The AI boom didn’t just create demand for GPUs. Training and running large language models requires massive amounts of high-speed storage - SSDs built on NAND flash memory. Every data center being built for AI workloads needs orders of magnitude more storage than traditional cloud infrastructure.

The problem: there is nowhere near enough NAND supply to meet this demand.

Goldman Sachs published research identifying what they called the “Great Memory Crunch” - high-bandwidth memory supply won’t ease until 2028 at the earliest. No new NAND wafer capacity is expected in 2026 or 2027. Meanwhile, demand is growing over 20% annually.

When demand grows 20%+ per year and supply is physically constrained for 2+ years, pricing power becomes extraordinary. And that’s exactly what SanDisk’s financials show.

The Numbers

SanDisk’s Q2 2026 results tell the story:

  • Revenue: $3.03 billion (up 61% year-over-year, up 31% quarter-over-quarter)
  • Gross margin: 51.1% (up from 29.9% the prior quarter)
  • Operating income: $1.1 billion (up 386%)
  • EPS: $6.20 (up 404%)

These aren’t incremental improvements. Margins nearly doubled in a single quarter because NAND pricing has shifted so dramatically in SanDisk’s favor.

The forward guidance is even more aggressive. Management is projecting Q3 revenue of $4.4 to $4.8 billion - representing 45-58% quarter-over-quarter growth. They’ve stated explicitly that the market is likely to remain more undersupplied in Q3 than it was in Q2.

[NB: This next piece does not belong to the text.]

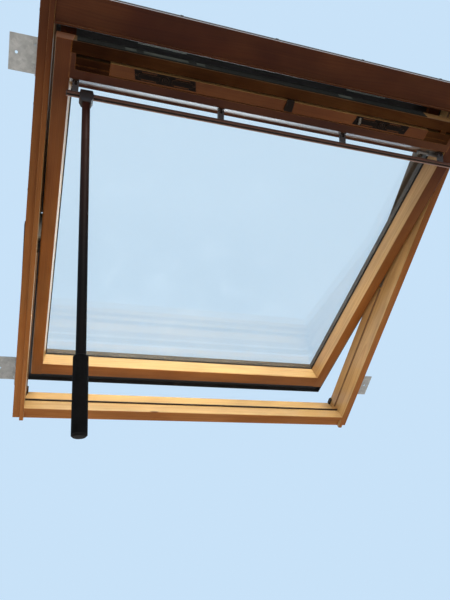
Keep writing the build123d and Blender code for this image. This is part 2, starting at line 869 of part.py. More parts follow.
levers, bases, pins = [], [], []
half_bracket, half_lug = bracket_width / 2, lug_width / 2
for x in bracket_places:
    lever = along_x(lever_section, x - half_bracket, x + half_bracket) + eye(eye_radius, half_bracket, x)
    slot = along_x(fork_section, x - half_lug - running_gap, x + half_lug + running_gap)
    levers.append(lever - slot - control_bar - eye(bar_pin_radius, half_bracket, x))
    base = along_x(base_section, x - half_bracket, x + half_bracket)
    base += along_x(lug_section, x - half_lug, x + half_lug)
    bases.append(base - eye(bar_pin_radius + 0.05, half_bracket, x))
    pins.append(eye(bar_pin_radius, half_bracket, x))
bar_brackets = Compound(children=levers)
bracket_bases = Compound(children=bases)
bracket_pins = Compound(children=pins)

# Barrel bolt on the top rail's slanted face, sliding through the right stile
bolt_tip = half_sash - bolt_end_gap
bolt_tail = bolt_tip - bolt_length
guide_range = (bolt_tip - guide_from_tip - guide_length, bolt_tip - guide_from_tip)
barrel_bolt = rod_along_x(bolt_radius, bolt_tail, bolt_tip, bolt_y, bolt_depth)
barrel_bolt = chamfer(barrel_bolt.edges().sort_by(Axis.X)[-1], 1.5)
barrel_bolt += rod_along_x(bolt_radius + 2, bolt_tail, bolt_tail + 6, bolt_y, bolt_depth)
bolt_bore = rod_along_x(bolt_radius + 0.05, guide_range[0] - 1, half_sash + 1, bolt_y, bolt_depth)
stile_right -= bolt_bore
bolt_along = (bolt_y - rail_edge) * reveal_y - bolt_depth * reveal_z
bolt_above = (bolt_y - rail_edge) * normal_y - bolt_depth * normal_z
guide_half = bolt_radius + guide_wall
guide_foot = guide_half + 2 * guide_flange
guide_section = [
    (*off_reveal(bolt_along - guide_foot, 0), 0),
    (*off_reveal(bolt_along - guide_foot, guide_flange), 1),
    (*off_reveal(bolt_along - guide_half, guide_flange), 0),
    (*off_reveal(bolt_along - guide_half, bolt_above + guide_half), bolt_radius),
    (*off_reveal(bolt_along + guide_half, bolt_above + guide_half), bolt_radius),
    (*off_reveal(bolt_along + guide_half, guide_flange), 0),
    (*off_reveal(bolt_along + guide_foot, guide_flange), 1),
    (*off_reveal(bolt_along + guide_foot, 0), 0),
]
bolt_guide = along_x(guide_section, *guide_range) - bolt_bore

# Rod: a hook over the bar, a tube, a foam grip and an end cap, hanging straight down
hook_outer = hook_bore + hook_wall
hook_side = [
    (-hook_outer, -3, 3),
    (-hook_outer + 1, hook_outer - 2, 5),
    (2, hook_outer + 1, 5),
    (hook_outer - 1, hook_outer - 4, 4),
    (hook_outer + 1, 2, 1),
    (hook_bore * 0.2, 1, 0),
    (hook_bore * 0.2, -1, 0),
    (hook_outer + 1, -4, 1),
    (hook_outer - 2, -hook_neck + 6, 3),
    (rod_radius + 1, -hook_neck, 1),
    (-rod_radius - 1, -hook_neck, 1),
    (-hook_outer + 1, -hook_neck + 8, 3),
]
hook_plane = Plane(origin=(-hook_width / 2, 0, 0), x_dir=(0, 1, 0), z_dir=(1, 0, 0))
rod_hook = extrude(hook_plane * outline(hook_side), amount=hook_width, dir=(1, 0, 0))
hook_front = [
    (-hook_width / 2, -2),
    (-hook_top_width / 2, hook_outer + 2),
    (hook_top_width / 2, hook_outer + 2),
    (hook_width / 2, -2),
    (hook_width / 2, -hook_shoulder),
    (rod_radius + 1, -hook_neck - 1),
    (-rod_radius - 1, -hook_neck - 1),
    (-hook_width / 2, -hook_shoulder),
]
front_plane = Plane(origin=(0, 30, 0), x_dir=(1, 0, 0), z_dir=(0, -1, 0))
rod_hook &= extrude(front_plane * outline(hook_front), amount=60, dir=(0, -1, 0))
rod_hook -= Rot(Y=rod_lean + 90) * Cylinder(hook_bore, hook_width + 4)
rod_bore = rod_radius - rod_wall
rod_hook += Pos(0, 0, -hook_neck - 9) * Cylinder(rod_bore, 20)
tube_end = rod_length - 6
tube_length = tube_end - hook_neck
rod_tube = Cylinder(rod_radius, tube_length) - Cylinder(rod_bore, tube_length)
rod_tube = Pos(0, 0, -hook_neck - tube_length / 2) * rod_tube
grip_low = -rod_length + 4
grip_top = grip_low + grip_length - 4
rod_grip = Pos(0, 0, (grip_low + grip_top) / 2) * Cylinder(grip_radius, grip_top - grip_low)
rod_grip = chamfer(rod_grip.edges().sort_by(Axis.Z)[-1], end_cap_chamfer)
rod_grip -= Pos(0, 0, (grip_low + grip_top) / 2) * Cylinder(rod_radius, grip_length + 10)
end_cap_profile = make_face(
    Polyline(
        (0, -rod_length),
        (grip_radius - end_cap_chamfer, -rod_length),
        (grip_radius, -rod_length + end_cap_chamfer),
        (grip_radius, grip_low),
        (rod_radius, grip_low),
        (rod_radius, -tube_end),
        (rod_bore, -tube_end),
        (rod_bore, -tube_end + end_cap_reach),
        (0, -tube_end + end_cap_reach),
        close=True,
    )
)
rod_end_cap = revolve(Plane.XZ * end_cap_profile, Axis.Z)

# Standing the window in the roof slope, and the sash open in its frame
origin_depth = frame_depth / 2
install = Rot(X=180 - roof_pitch) * Pos(0, -frame_bottom, origin_depth)
hang_sash = install * Pos(0, pivot_y, -pivot_depth) * Rot(X=open_angle) * Pos(0, -pivot_up, pivot_offset)
rod_x = bar_left + rod_from_bar_end
bar_point = (hang_sash * Pos(rod_x, bar_y, -bar_depth)).position
hang_rod = Pos(*bar_point) * Rot(Y=-rod_lean)

frame_parts = {
    "jamb_left": jamb_left,
    "jamb_right": jamb_right,
    "sill": sill,
    "head": head,
    "sill_gasket": sill_gasket,
    "jamb_gaskets": jamb_gaskets,
    "corner_rubbers": corner_rubbers,
    "strike_plate": strike_plate,
    "frame_hinge_left": frame_hinge_left,
    "frame_hinge_right": frame_hinge_right,
    "bolt_bush": bolt_bush,
    "jamb_cap_left": jamb_cap_left,
    "jamb_cap_right": jamb_cap_right,
    "side_hood_left": side_hood_left,
    "side_hood_right": side_hood_right,
    "head_hood": head_hood,
    "sill_cover": sill_cover,
    "install_brackets": Compound(children=brackets),
}
sash_parts = {
    "stile_left": stile_left,
    "stile_right": stile_right,
    "bottom_rail": bottom_rail,
    "top_rail": top_rail,
    "cap_rail": cap_rail,
    "inner_pane": inner_pane,
    "outer_pane": outer_pane,
    "glass_spacer": spacer,
    "inner_gasket": inner_gasket,
    "outer_gasket": outer_gasket,
    "low_cover_left": low_cover_left,
    "low_cover_right": low_cover_right,
    "high_cover_left": high_cover_left,
    "high_cover_right": high_cover_right,
    "bottom_cover": bottom_cover,
    "top_cover": top_cover,
    "sash_gaskets": sash_gaskets,
    "sash_hinge_left": sash_hinge_left,
    "sash_hinge_right": sash_hinge_right,
    "lock_case": lock_case,
    "flap_end_blocks": flap_end_blocks,
    "flap_pins": flap_pins,
    "vent_flap": vent_flap,
    "fitting_left": fitting_left,
    "fitting_right": fitting_right,
    "fitting_rivets": fitting_rivets,
    "flap_catch": flap_catch,
    "control_bar": control_bar,
    "bar_brackets": bar_brackets,
    "bracket_bases": bracket_bases,
    "bracket_pins": bracket_pins,
    "barrel_bolt": barrel_bolt,
    "bolt_guide": bolt_guide,
}
rod_parts = {
    "rod_hook": rod_hook,
    "rod_tube": rod_tube,
    "rod_grip": rod_grip,
    "rod_end_cap": rod_end_cap,
}

os.makedirs("parts", exist_ok=True)
for place, parts in ((install, frame_parts), (hang_sash, sash_parts), (hang_rod, rod_parts)):
    for name, shape in parts.items():
        export_step(place * shape, "parts/" + name + ".step")
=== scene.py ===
import math

import bpy
from mathutils import Matrix, Vector


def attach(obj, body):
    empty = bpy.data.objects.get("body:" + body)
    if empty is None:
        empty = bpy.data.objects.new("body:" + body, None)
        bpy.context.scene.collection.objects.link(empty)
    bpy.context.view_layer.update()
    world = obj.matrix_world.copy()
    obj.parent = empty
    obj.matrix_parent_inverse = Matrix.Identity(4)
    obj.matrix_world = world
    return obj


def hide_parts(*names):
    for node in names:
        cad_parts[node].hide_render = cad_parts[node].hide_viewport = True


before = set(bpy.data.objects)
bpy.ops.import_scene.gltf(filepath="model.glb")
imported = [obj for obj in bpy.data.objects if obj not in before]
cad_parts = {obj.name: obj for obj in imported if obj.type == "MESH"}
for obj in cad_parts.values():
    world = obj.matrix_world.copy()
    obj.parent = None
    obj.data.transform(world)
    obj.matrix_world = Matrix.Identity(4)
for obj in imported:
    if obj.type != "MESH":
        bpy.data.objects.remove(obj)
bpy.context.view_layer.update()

# Frame of the window: four planed pine boards, glued and screwed at the corners and
# dipped in a clear satin lacquer that has turned honey brown. The grain runs along each
# board. The arrises are darker, partly as lacquer run thick and partly as painted shade,
# and the room faces, upper parts and end grain carry painted shade too.

# Sizes are in metres and angles in degrees. The frame's own axes are x to the right, y up the
# slope and z into the room.
ROOF_PITCH = 30
LINING_BOTTOM = 0.035
HALF_DEPTH = 0.055
FRAME_TURN = math.radians(180 - ROOF_PITCH)
FRAME_PLACE = Matrix.Rotation(FRAME_TURN, 4, "X") @ Matrix.Translation((0, LINING_BOTTOM, HALF_DEPTH))
FRAME_TILT = -FRAME_TURN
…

For the full fiscal year 2026, EPS is projected to surge 821% year-over-year. Fiscal 2027 estimates project another 174% growth on top of that.

Where the Stock Stands Now

At around $621 per share, SanDisk’s market cap sits at roughly $91 billion. The stock hit an all-time high of $725 in early February before pulling back.

The analyst consensus is still bullish - 14 analysts rate it a Buy with zero Sells. The median price target is $690 (about 11% upside), and the highest target is $1,000 per share.

At its Investor Day, SanDisk laid out long-term targets of 20% operating margins and $1.2 billion in free cash flow at $10 billion in revenue. Given Q2’s run rate, $10 billion in annual revenue is no longer a stretch target - it’s within sight.

Why This Is Different From Previous Memory Cycles

Memory chips have always been cyclical. NAND and DRAM prices swing between shortage and oversupply, and memory stocks historically crash when the cycle turns. Every experienced semiconductor investor knows this pattern.

But there are reasons this cycle might behave differently:

AI demand is structural, not cyclical. The buildout of AI data centers isn’t a one-time event. Every major tech company - Google, Microsoft, Meta, Amazon, Apple - is committing tens of billions to AI infrastructure annually. This demand floor didn’t exist in previous memory cycles.

Supply constraints are physical, not financial. In past cycles, overbuilding caused the glut. This time, there simply aren’t enough fabrication facilities. Building new NAND fabs takes 2-3 years and billions of dollars. No new capacity is coming online until 2028.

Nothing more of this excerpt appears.